Gasoline price increase plan in Kish and Qeshm; MP: November 2019 will not be repeated

The ILNA news agency reported that the increase in gasoline prices "will be implemented as a pilot in Kish and Qeshm."
Fereydoun Abbasi, a member of parliament for Kazerun, told the news agency that since incomes vary in these areas, “it might be desirable” to implement the gasoline price increase “in these places” on a trial basis. Without specifying the amount of the gasoline price increase, he said that “the ignorance and mismanagement of November 2019 will not be repeated” and that the model that occurred in November 2019 “was done wrong.”
The November 2019 protests were the bloodiest political and social event in Iran in four decades, following a sudden increase in gasoline prices. The protests quickly shifted direction and targeted the government, led by Supreme Leader Ali Khamenei, but were met with severe repression and direct gunfire.
Amnesty International has so far published the names of 324 people killed in these incidents. The same year, Reuters reported, citing sources in the Iranian Interior Ministry, that up to 1,500 people had been killed during these protests.

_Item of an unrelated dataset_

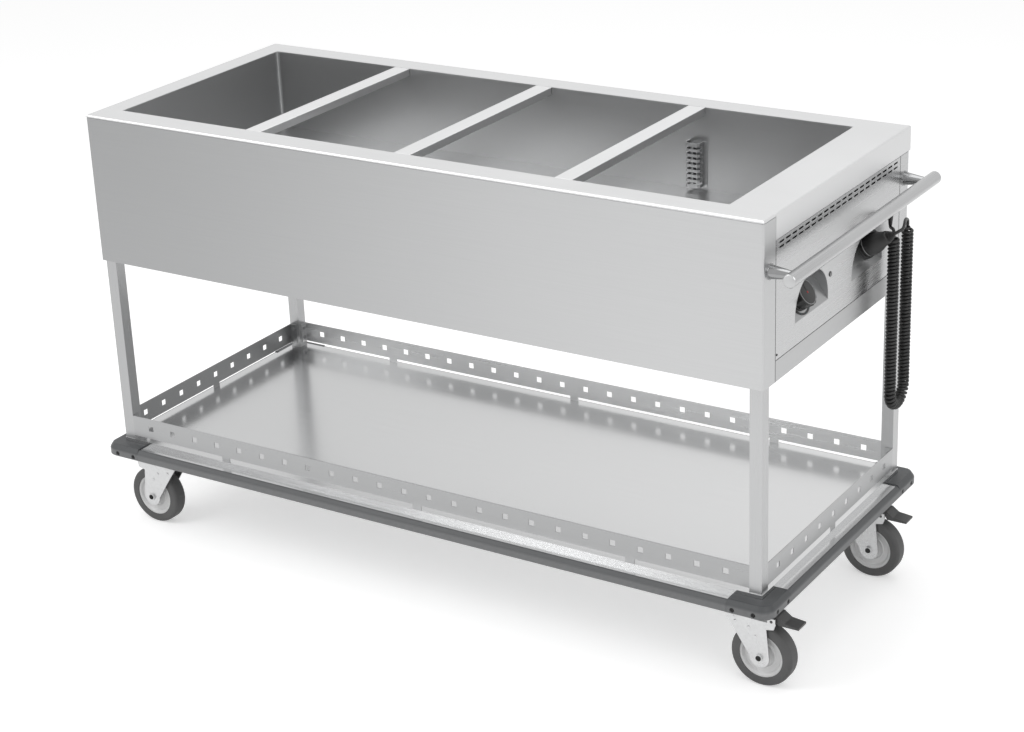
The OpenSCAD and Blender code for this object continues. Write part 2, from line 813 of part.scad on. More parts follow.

Meanwhile, the Tejarat News website reported that the government intends to implement the One Plan on Kish and Qeshm islands. According to this plan, “a gasoline quota will be allocated to each family instead of a car, and the individuals themselves will decide whether to sell or keep their quota.”
ILNA News Agency, in a report referring to the announcement of the preparations for implementing this plan on the islands of Kish and Qeshm, wrote: "The price of gasoline offered [by individuals] in the energy market will be outside the quota" and "the price may be determined systematically based on supply and demand."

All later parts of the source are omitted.